[Ansteorra] Warthaven-The Movie

Peter Schorn peterschorn at pdq.net
Sun Jun 22 11:35:51 PDT 2008


OK, so it's actually called "Kung-Fu Panda," but see it and tell me it
doesn't have Blackfox's ectoplasm all over it.  Because what's best in the
movie is what was best in Blackfox's comic: the humor, and the caricature.

 

The humor is what you notice first: "Panda" finds plenty to laugh at in the
foibles and enthusiasms of kung-fu movies, just as Blackfox did in the SCA.
But in neither is the humor derogatory.  Quite the opposite: the parody
proceeds from, and leads to, a sympathetic appreciation of the thing being
parodied.  And that is a fine and difficult thing for a parodist to do. It
is quite easy to make an audience see the absurdity in some character who
takes a pratfall while striving to be Bruce Lee or Sir Galahad.  It is much
harder to make an audience see and *like* the ideal of Bruce Lee or Sir
Galahad that the character was striving towards when he slipped.

 

The caricature does essentially the same thing as the humor, but in a more
subtle way: it takes a bundle of human traits and parodies them, amusingly,
by putting them in animal form.  But it works with them in that form, that
parody, to make those traits more understandable and sympathetic in real
people. Blackfox's caricatures at their best were not just, say, a bear
wearing Lord X's tunic and glasses.

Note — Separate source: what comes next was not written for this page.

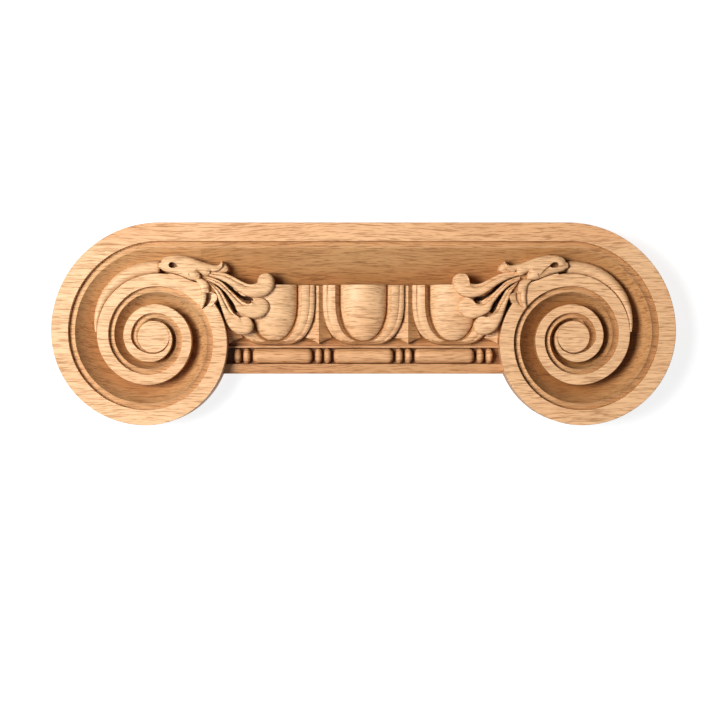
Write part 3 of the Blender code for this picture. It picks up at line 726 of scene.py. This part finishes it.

They made manifest what was bear-like
about Lord X: the stolidness, hardiness, strength and courage, the capacity
for grumpiness or jollity, all signified by a set of the ears or a lift of
the muzzle.  "Panda" doesn't work with individuals but archetypes: some
people approach martial arts straightforwardly like tigers or through
subtlety like serpents and so on.  But these archetypes are based on
observations about how real humans behave in real life.  The movie does for
these archetypes what Blackfox did for the people who sat for him: it puts
them in animal form in such a way that those who look on the images will say
"Hey--I know that guy!"  

 

As I did.  I don't need to tell you who reminded me of Duchess Rowan: you'll
know as soon as the character opens her mouth (of course if you were a
Caidan, you'd see Mistress Eichling, and right enough: that's how archetypes
work and why artists use them).  But I will tell you that I saw an awful lot
of Blackfox in the main character, Po--who is, really, just Jack Black in
anthropomorphic form. So I guess what I'm really saying is that I see a lot
of Blackfox in Jack Black.

 

Now I know I'll get some grief over that, because Jack Black is often loud,
vulgar, coarse and jocose, as Blackfox never was.  No, never ("What,
never?"...).  Nonetheless if you look at Jack Black's body of work--movies
like "Shallow Hal" and "Nacho Libre"--you'll see he has this uncanny ability
to find the grace, the goodness and the dignity--in short, the nobility--in
a wide variety of weird and essentially dysfunctional characters, and to
make that nobility manifest in the images he creates.

 

Which is exactly what Blackfox did for us.  

 

That was why we loved him, and why he was worthy of that love.